■ Source data:

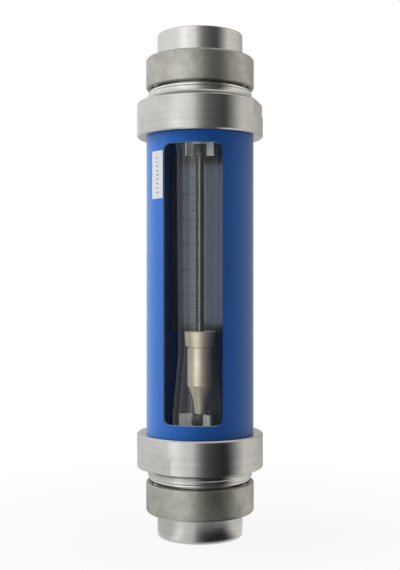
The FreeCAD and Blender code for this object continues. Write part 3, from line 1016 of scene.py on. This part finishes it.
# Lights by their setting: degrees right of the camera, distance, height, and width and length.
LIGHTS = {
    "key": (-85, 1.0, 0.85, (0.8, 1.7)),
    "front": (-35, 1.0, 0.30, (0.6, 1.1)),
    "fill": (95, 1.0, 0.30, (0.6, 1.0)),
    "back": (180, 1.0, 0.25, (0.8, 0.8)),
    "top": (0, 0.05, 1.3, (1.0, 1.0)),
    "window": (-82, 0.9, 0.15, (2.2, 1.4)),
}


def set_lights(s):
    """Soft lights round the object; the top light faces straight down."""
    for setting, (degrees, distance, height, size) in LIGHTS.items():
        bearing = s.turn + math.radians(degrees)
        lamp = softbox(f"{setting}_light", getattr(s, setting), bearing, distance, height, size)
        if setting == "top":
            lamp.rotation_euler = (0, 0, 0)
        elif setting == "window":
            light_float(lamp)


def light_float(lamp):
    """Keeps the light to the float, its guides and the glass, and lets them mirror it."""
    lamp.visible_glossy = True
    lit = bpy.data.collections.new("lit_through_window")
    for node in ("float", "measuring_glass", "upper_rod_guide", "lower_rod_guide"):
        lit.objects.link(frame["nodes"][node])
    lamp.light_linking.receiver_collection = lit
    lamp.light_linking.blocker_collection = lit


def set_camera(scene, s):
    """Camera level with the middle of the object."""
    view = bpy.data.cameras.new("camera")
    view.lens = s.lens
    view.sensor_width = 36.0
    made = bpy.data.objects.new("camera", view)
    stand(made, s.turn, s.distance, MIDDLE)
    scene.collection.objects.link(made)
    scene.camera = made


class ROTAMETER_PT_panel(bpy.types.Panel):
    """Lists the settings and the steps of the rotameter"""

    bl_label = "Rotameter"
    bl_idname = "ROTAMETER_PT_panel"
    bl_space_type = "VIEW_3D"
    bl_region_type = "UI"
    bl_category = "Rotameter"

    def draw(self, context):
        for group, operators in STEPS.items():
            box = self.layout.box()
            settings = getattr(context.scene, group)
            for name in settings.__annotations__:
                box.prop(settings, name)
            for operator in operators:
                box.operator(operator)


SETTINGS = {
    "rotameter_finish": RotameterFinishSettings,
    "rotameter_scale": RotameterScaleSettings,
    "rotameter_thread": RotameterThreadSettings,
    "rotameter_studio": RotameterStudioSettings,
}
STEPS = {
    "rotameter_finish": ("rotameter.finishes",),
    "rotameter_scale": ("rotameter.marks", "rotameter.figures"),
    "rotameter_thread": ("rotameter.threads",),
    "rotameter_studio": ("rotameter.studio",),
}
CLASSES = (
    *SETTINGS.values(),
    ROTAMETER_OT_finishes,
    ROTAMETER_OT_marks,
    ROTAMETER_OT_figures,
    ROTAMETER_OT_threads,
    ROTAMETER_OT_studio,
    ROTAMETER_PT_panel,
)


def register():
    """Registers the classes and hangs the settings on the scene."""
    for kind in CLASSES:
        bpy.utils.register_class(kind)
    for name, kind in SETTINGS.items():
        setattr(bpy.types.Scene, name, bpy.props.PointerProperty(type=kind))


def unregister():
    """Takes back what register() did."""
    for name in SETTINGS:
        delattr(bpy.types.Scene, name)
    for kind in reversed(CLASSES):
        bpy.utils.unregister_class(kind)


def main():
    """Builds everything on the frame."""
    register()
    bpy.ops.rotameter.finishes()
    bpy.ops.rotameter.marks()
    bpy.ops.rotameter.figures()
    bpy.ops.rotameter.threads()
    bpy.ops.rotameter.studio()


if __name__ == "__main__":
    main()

■ Short problem:
Copy out the listing above, line by line and exactly, from its first line to the line holding "lamp.light_linking.blocker_collection = lit", inclusive.

■ Final answer:
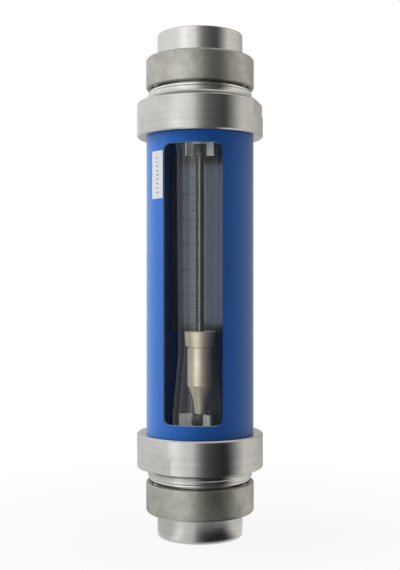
The FreeCAD and Blender code for this object continues. Write part 3, from line 1016 of scene.py on. This part finishes it.
# Lights by their setting: degrees right of the camera, distance, height, and width and length.
LIGHTS = {
    "key": (-85, 1.0, 0.85, (0.8, 1.7)),
    "front": (-35, 1.0, 0.30, (0.6, 1.1)),
    "fill": (95, 1.0, 0.30, (0.6, 1.0)),
    "back": (180, 1.0, 0.25, (0.8, 0.8)),
    "top": (0, 0.05, 1.3, (1.0, 1.0)),
    "window": (-82, 0.9, 0.15, (2.2, 1.4)),
}


def set_lights(s):
    """Soft lights round the object; the top light faces straight down."""
    for setting, (degrees, distance, height, size) in LIGHTS.items():
        bearing = s.turn + math.radians(degrees)
        lamp = softbox(f"{setting}_light", getattr(s, setting), bearing, distance, height, size)
        if setting == "top":
            lamp.rotation_euler = (0, 0, 0)
        elif setting == "window":
            light_float(lamp)


def light_float(lamp):
    """Keeps the light to the float, its guides and the glass, and lets them mirror it."""
    lamp.visible_glossy = True
    lit = bpy.data.collections.new("lit_through_window")
    for node in ("float", "measuring_glass", "upper_rod_guide", "lower_rod_guide"):
        lit.objects.link(frame["nodes"][node])
    lamp.light_linking.receiver_collection = lit
    lamp.light_linking.blocker_collection = lit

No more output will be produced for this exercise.